To turn food animals into food, though, they must be killed. They have to be slaughtered, dismembered, portioned, packaged, and distributed. For most consumers, slaughter takes place so far behind the scenes that they seldom, if ever, consider what it entails or how natural it is. Nearly all of us, livestock producers included, pay others to do the killing and slaughtering. This reduces our personal burden, so that we don’t each have to hunt, kill and process. We do this hard, labor intensive chore by proxy. The livestock producer does the job of the hunter, while the slaughterhouse does the processing chore. Even though consumers pay others to do the hard work, each consumer is directly responsible for the killing and slaughtering. Those who see livestock production only as killing are being intellectually lazy or dishonest. One can understand consumers feeling guilty about killing animals, but only with the deeper understanding that the guilty cannot or will not look at the whole picture, will not consider nature’s reality.

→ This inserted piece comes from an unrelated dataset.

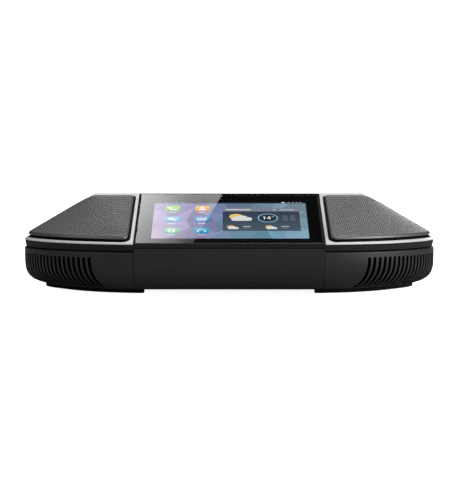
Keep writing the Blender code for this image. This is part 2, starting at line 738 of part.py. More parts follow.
def make_speakers():
    """Every profile is (radius, height) in millimetres about the loudspeaker's upright axis."""
    turned_pair(
        "speaker_box",
        [(0, 5.0), (19.5, 5.0), (30.2, 20), (30.2, 27.2), (28.6, 27.2), (28.6, 20.6)]
        + [(18.6, 6.6), (0, 6.6)],
        "shell_black",
    )
    turned_pair(
        "speaker_gasket",
        [(28.4, 27.5), (30.2, 27.5), (30.2, 28.2), (28.4, 28.2)],
        "foam_black",
        closed=True,
    )
    turned_pair(
        "speaker_basket",
        [(9.2, 16.0), (16.2, 16.0), (24.9, 19.6), (27.4, 28.5), (30.2, 28.5)]
        + [(30.2, 30.3), (26.4, 30.3), (23.9, 20.6), (16.0, 17.1), (9.2, 17.1)],
        "steel",
        closed=True,
    )
    turned_pair(
        "speaker_magnet",
        [(0, 7.4), (16, 7.4), (16, 15.7), (9.2, 15.7), (9.2, 9.6), (6.8, 9.6)]
        + [(6.8, 15.7), (0, 15.7)],
        "ferrite",
    )
    roll = [
        (24.2 + 2.4 * math.cos(a), 30.6 + 2.4 * math.sin(a))
        for a in (math.radians(d) for d in (0, 45, 90, 135, 180))
    ]
    under_roll = [
        (24.2 - 1.7 * math.cos(a), 30.6 + 1.7 * math.sin(a))
        for a in (math.radians(d) for d in (0, 45, 90, 135, 180))
    ]
    turned_pair(
        "speaker_surround",
        [(29.2, 30.6), (29.2, 31.2), (27.0, 31.2)] + roll + under_roll,
        "rubber_black",
        closed=True,
    )
    turned_pair(
        "speaker_cone",
        [(0, 25.6), (4.5, 24.8), (8.4, 22.6), (21.4, 31.0), (21.4, 30.1)]
        + [(8.9, 21.7), (8.4, 21.4), (8.4, 12.2), (7.6, 12.2), (7.6, 21.9)]
        + [(4.2, 24.0), (0, 24.8)],
        "cone_black",
    )


# ---------------------------------------------------------------- electronics


def make_port_bay():
    """A tray in the rear wall, open to the rear, whose back plate the sockets pass through."""
    half = BAY_HALF - GAP
    z = (BAY_FLOOR_Z + GAP, PARTING_Z - GAP)
    tray = box("port_panel", (-half, half), (BAY_BACK_Y, REAR_Y + FAR), z)
    boolean(tray, bowl_solid("limit", 0.2 * MM, PARTING_Z + FAR), "INTERSECT")
    hollow_x = (-half + BAY_WALL, half - BAY_WALL)
    hollow_y = (BAY_BACK_Y + BAY_WALL, REAR_Y + FAR)
    hollow_z = (z[0] + BAY_WALL, z[1] - BAY_WALL)
    boolean(tray, box("hollow", hollow_x, hollow_y, hollow_z))
    plate_y = (BAY_BACK_Y - 1 * MM, BAY_BACK_Y + 3 * MM)
    clear = 0.2 * MM
    for _, x, width, height in SOCKETS:
        side = width / 2 + clear
        top = BOARD_TOP_Z + THIN_GAP + height + clear
        hole_z = (BOARD_TOP_Z - clear, top)
        boolean(tray, box("hole", (x - side, x + side), plate_y, hole_z))
    boolean(tray, reset_hole("hole", 2.0 * MM, plate_y))
    painted(tray, "shell_black")


# name, x, width, height of each socket's body
SOCKETS = [
    ("power_jack", 30 * MM, 9 * MM, 11 * MM),
    ("ethernet_jack", 13 * MM, 16 * MM, 13.5 * MM),
    ("expansion_jack", -6 * MM, 16 * MM, 13.5 * MM),
    ("usb_port", -24 * MM, 14.5 * MM, 7.2 * MM),
]
RESET_X = -35 * MM
RESET_Z = BOARD_TOP_Z + 3.4 * MM


def reset_hole(name, radius, y):
    """A cylinder along Y on the reset button's axis."""
    mesh = bmesh.new()
    middle = (RESET_X, (y[0] + y[1]) / 2, RESET_Z)
    bmesh.ops.create_cone(
        mesh,
        cap_ends=True,
        segments=SCREW_STEPS,
        radius1=radius,
        radius2=radius,
        depth=y[1] - y[0],
        matrix=Matrix.Translation(middle) @ Matrix.Rotation(math.pi / 2, 4, "X"),
    )
    return made_object(name, mesh)


def socket_body(name, x, width, height, length):
    z = (BOARD_TOP_Z + THIN_GAP, BOARD_TOP_Z + THIN_GAP + height)
    y = (JACK_FACE_Y - length, JACK_FACE_Y)
    return box(name, (x - width / 2, x + width / 2), y, z)


def make_sockets():
    mouth = JACK_FACE_Y + 1 * MM
    low = BOARD_TOP_Z + THIN_GAP
    for name, x, width, height in SOCKETS:
        if name == "power_jack":
            jack = socket_body(name, x, width, height, 14 * MM)
            socket_z = low + 6 * MM
            for radius, depth, operation in (
                (3.2 * MM, 9.5 * MM, "DIFFERENCE"),
                (1.0 * MM, 10.5 * MM, "UNION"),
            ):
                front = mouth if operation == "DIFFERENCE" else JACK_FACE_Y - 1 * MM
                mesh = bmesh.new()
                bmesh.ops.create_cone(
                    mesh,
                    cap_ends=True,
                    segments=16,
                    radius1=radius,
                    radius2=radius,
                    depth=front - (JACK_FACE_Y - depth),
                    matrix=Matrix.Translation(
                        (x, (front + JACK_FACE_Y - depth) / 2, socket_z)
                    )
                    @ Matrix.Rotation(math.pi / 2, 4, "X"),
                )
                boolean(jack, made_object("round", mesh), operation)
            painted(jack, "jack_black")
        elif name == "usb_port":
            jack = socket_body(name, x, width, height, 14 * MM)
            inner_x = (x - 6.4 * MM, x + 6.4 * MM)
            inner_y = (JACK_FACE_Y - 10 * MM, mouth)
            boolean(
                jack, box("mouth", inner_x, inner_y, (low + 1 * MM, low + 6.2 * MM))
            )
            tongue_y = (JACK_FACE_Y - 11 * MM, JACK_FACE_Y - 1 * MM)
            tongue_x = (x - 5.6 * MM, x + 5.6 * MM)
            tongue = box("tongue", tongue_x, tongue_y, (low + 4 * MM, low + 5.6 * MM))
            boolean(jack, tongue, "UNION")
            painted(jack, "steel")
        else:
            jack = socket_body(name, x, width, height, 21 * MM)
            inner_y = (JACK_FACE_Y - 13 * MM, mouth)
            main = box(
                "mouth",
                (x - 5.9 * MM, x + 5.9 * MM),
                inner_y,
                (low + 4.2 * MM, low + 11.2 * MM),
            )
            boolean(jack, main)
            latch = box(
                "latch",
                (x - 3.1 * MM, x + 3.1 * MM),
                inner_y,
                (low + 1.8 * MM, low + 5 * MM),
            )
            boolean(jack, latch)
            painted(jack, "steel")


def make_board():
    z = (BOARD_Z, BOARD_TOP_Z)
    board = box(
        "main_board", (-BOARD_HALF, BOARD_HALF), (BOARD_FRONT_Y, BOARD_REAR_Y), z
    )
    for x, y in both_sides(BOARD_SCREWS):
        boolean(board, cylinder("hole", 1.5 * MM, (0, FAR), x, y))
    painted(board, "board_green")
    above = BOARD_TOP_Z + THIN_GAP
    shield_z = (above, above + 2.6 * MM)
    shield = box("processor_shield", (-15 * MM, 15 * MM), (30 * MM, 58 * MM), shield_z)
    painted(shield, "steel")
    transformer_z = (above, above + 10.5 * MM)
    transformer = box(
        "network_transformer", (26 * MM, 42 * MM), (44 * MM, 60 * MM), transformer_z
    )
    painted(transformer, "ferrite")


def make_reset():
    """A tact switch whose plunger is pressed with a pin through the rear panel."""
    low = BOARD_TOP_Z + THIN_GAP
    half = 3 * MM
    switch = box(
        "reset_switch",
        (RESET_X - half, RESET_X + half),
        (77 * MM, 82 * MM),
        (low, low + 6.4 * MM),
    )
    boolean(switch, reset_hole("well", 1.8 * MM, (79 * MM, 83 * MM)))
    painted(switch, "jack_black")
    length = 6.8 * MM
    mesh = bmesh.new()
    bmesh.ops.create_cone(
        mesh,
        cap_ends=True,
        segments=SCREW_STEPS,
        radius1=1.4 * MM,
        radius2=1.4 * MM,
        depth=length,
        matrix=Matrix.Rotation(math.pi / 2, 4, "X"),
    )
    place = (RESET_X, 80.2 * MM + length / 2, RESET_Z)
    painted(made_object("reset_button", mesh, place), "jack_black")


def make_microphones():
    for name, (x, y) in MICROPHONES.items():
        boot = [(0, 5.0), (7, 5.0), (7, 13.0), (5.2, 13.0), (5.2, 6.4), (0, 6.4)]
        capsule = [(0, 6.6), (4.85, 6.6), (4.85, 12.6), (0, 12.6)]
        for part, profile, finish_name in (
            ("microphone_boot", boot, "rubber_black"),
            ("microphone", capsule, "steel"),
        ):
            points = [(r * MM, z * MM) for r, z in profile]
            piece = turned(f"{part}_{name}", points, (x, y, 0), steps=16)
            painted(piece, finish_name)


def make_antennas():
    for side, sign in (("left", -1), ("right", 1)):
        x = sorted((58 * MM * sign, 88 * MM * sign))
        antenna = box(
            f"wifi_antenna_{side}", x, (58 * MM, 59 * MM), (6.2 * MM, 14 * MM)
        )
        painted(antenna, "board_green")


# ---------------------------------------------------------------- feet and screws


def foot_outline(points):
    """A strip along part of the plan: its outer edge there and its inner edge back."""
    outer, inner = [], []
    for x, y, turn in points:
        flare = max(0.0, 1 - abs(turn - math.pi / 2) / FLARE_SPAN)
        near = FOOT_INSET - FOOT_FLARE * flare
        for inset, edge in ((near, outer), (near + FOOT_WIDTH, inner)):
            edge.append((x - math.sin(turn) * inset, y + math.cos(turn) * inset))
    return outer + inner[::-1]


def make_feet():
    front = [(FRONT_FOOT_START, FRONT_Y, 0.0)]
    front += [p[:3] for p in HALF_PLAN if p[2] <= FRONT_FOOT_END]
    rear = [p[:3] for p in HALF_PLAN if REAR_FOOT_FROM <= p[2] <= REAR_FOOT_TO]
    for place, points in (("front", front), ("rear", rear)):
        foot = prism(f"foot_{place}_right", foot_outline(points), (0, 8 * MM))
        boolean(foot, bowl_solid("bowl", -THIN_GAP, PARTING_Z))
        painted(mirrored(foot, f"foot_{place}_left"), "rubber_black")
        painted(foot, "rubber_black")


def make_screws():
    """A screw stands with its head below its shank where it enters from underneath."""
    case = [(0, 3.2), (2.8, 3.2), (2.8, 5.1), (1.2, 5.1), (1.2, 16), (0, 17)]
    board = [(0, 3.7), (1.0, 4.3), (1.0, 7.8), (2.3, 7.8), (2.3, 9.2), (0, 9.2)]
    for name, places, profile in (
        ("case_screw", CASE_SCREWS, case),
        ("board_screw", BOARD_SCREWS, board),
    ):
        points = [(r * MM, z * MM) for r, z in profile]
        for i, (x, y) in enumerate(both_sides(places), start=1):
            screw = turned(f"{name}_{i}", points, (x, y, 0), steps=SCREW_STEPS)
            painted(screw, "steel")


def main():
    clear_scene()
    make_lower_shell()
    make_front_fascia()
    make_upper_shell()
    make_trims()
    make_grilles()
    make_screen()
    make_ribbon()
    make_speakers()
    make_port_bay()
    make_sockets()
    make_board()
    make_reset()
    make_microphones()
    make_antennas()
    make_feet()
    make_screws()


main()
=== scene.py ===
"""Looks for the touchscreen conference phone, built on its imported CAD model. Lengths are in metres."""

import json
import math
import random

import bmesh
import bpy
import numpy as np
from mathutils import Matrix, Vector


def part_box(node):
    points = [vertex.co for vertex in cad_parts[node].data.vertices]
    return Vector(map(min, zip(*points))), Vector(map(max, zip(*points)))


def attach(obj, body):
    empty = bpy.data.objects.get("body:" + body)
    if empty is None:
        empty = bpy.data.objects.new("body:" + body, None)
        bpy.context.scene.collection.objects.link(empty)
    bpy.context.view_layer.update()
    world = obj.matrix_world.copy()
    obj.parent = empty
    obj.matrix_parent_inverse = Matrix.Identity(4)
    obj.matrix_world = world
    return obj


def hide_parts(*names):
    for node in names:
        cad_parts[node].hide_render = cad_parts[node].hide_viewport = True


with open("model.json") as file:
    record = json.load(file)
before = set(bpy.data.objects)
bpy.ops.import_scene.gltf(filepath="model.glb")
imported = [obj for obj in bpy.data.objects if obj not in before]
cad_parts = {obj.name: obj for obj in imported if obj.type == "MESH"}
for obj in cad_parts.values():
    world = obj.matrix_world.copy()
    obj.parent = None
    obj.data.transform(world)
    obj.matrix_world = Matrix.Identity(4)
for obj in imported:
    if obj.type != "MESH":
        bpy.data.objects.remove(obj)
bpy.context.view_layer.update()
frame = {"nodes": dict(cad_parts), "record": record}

MM = 0.001
HOUSING = "housing"

# ---------------------------------------------------------------- shape of the casing, as in the CAD

FRONT_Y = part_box("lower_shell")[0].y
REAR_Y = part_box("lower_shell")[1].y
FLOOR_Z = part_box("lower_shell")[0].z
PARTING_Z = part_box("lower_shell")[1].z
UPPER_BASE_Z = PARTING_Z + 0.6 * MM
RIM_Z = 31.0 * MM
RIDGE_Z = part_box("upper_shell")[1].z
RIDGE_Y = FRONT_Y + 66.8 * MM
RIDGE_HALF = 85.6 * MM
SLOPE = (RIDGE_Z - RIM_Z) / (RIDGE_Y - FRONT_Y)
TILT = math.atan(SLOPE)
SLOPE_LENGTH = (RIDGE_Y - FRONT_Y) / math.cos(TILT)
REAR_SLOPE = (RIDGE_Z - RIM_Z) / (REAR_Y - RIDGE_Y)

CREASE_X = 57 * MM
CREASE_TURN = math.radians(8)
FRONT_RADIUS = 90 * MM
CORNER_RADIUS = 62 * MM
CORNER_FROM = math.radians(63)
REAR_HALF = 45 * MM
STEP = math.radians(0.94)

BOWL_TOP_Z = 23.3 * MM
BOWL_IN = 19 * MM
SIDE_TUCK = 4.7 * MM
WALL = 2.2 * MM
ROOF_THICKNESS = 3.3 * MM

SLOT_COUNT = 20
SLOT_START = 28.4 * MM
SLOT_PITCH = 3.85 * MM
SLOT_WIDTH = 2.0 * MM
SLOT_TOP_Z = 22.6 * MM
SLOT_BOTTOM_Z = 3.7 * MM
SLOT_LEAN = math.radians(20)

FOOT_INSET = 19.5 * MM
FOOT_FLARE = 6.5 * MM
FOOT_WIDTH = 8 * MM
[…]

My friend, who decided to become a vegetarian a few years ago, agreed with my basic points, but argued that there is an alternative which doesn’t involve killing animals. I can understand his argument, but I have to counter again with natures reality. Every plant we consume is also killed. Most grain crops, of course, naturally die back at the end of the growing season. Yet we harvest their grain, which are seeds, and in a very real sense, are plant babies. So we’re killing the unborn plants, which an honest broker must consider as little different than killing the offspring of food animals. Both are forms of life, and both have their lives taken from them. But just as carnivores kill and consume herbivores in nature, so do herbivores kill and consume plants in nature. Though we consumers harvest plant material by proxy just as we harvest meat by proxy, we are each directly responsible for killing and consuming living organisms.

Another consideration is that the very nature of cultivating and harvesting plant crops has the unintended consequence of killing non-food animals and plants. In rice production, for example, untold millions of amphibians, fish and crustaceans are killed when paddies are drained and the grain harvested. In other food crop cultivation pesticides and herbicides kill countless insects and plants, and no small number of birds, mammals and reptiles are inadvertently killed during tillage and harvest operations. Yet without the use of herbicides and pesticides and without modern tillage and harvesting operations no adequate supply of food could be produced. And despite arguments to the contrary, a switch to subsistence farming would mean starvation for millions.

So yes, even the strictest vegan is directly responsible for killing untold numbers of living organisms.

In that light, bringing context and perspective to bear, one must conclude that rather than murderers, we humans are all a part of nature. The reality of life is that we can only exist as part of nature. Most of us live in highly artificial environments, but in reality, we each occupy the same place in nature that the frontiersman did two centuries ago. We harvest renewable resources to feed, clothe and shelter our existence. We do this largely by proxy, which is the only way so many of us can survive. But we’re still linked directly to nature and constrained directly by nature.

The cure for feeling guilty about our artificial existence is to learn and understand. Fortunately, most people have the ability to learn and understand. The ongoing challenge for agricultural producers is to help our fellows to do this. We’re most effective in sharing knowledge when we respect our fellows opinions, but insist that they look at the world the way it is. Getting bogged down in an argument about which of us is responsible for murder is a wholesale waste of time and misses the reality of our existence entirely.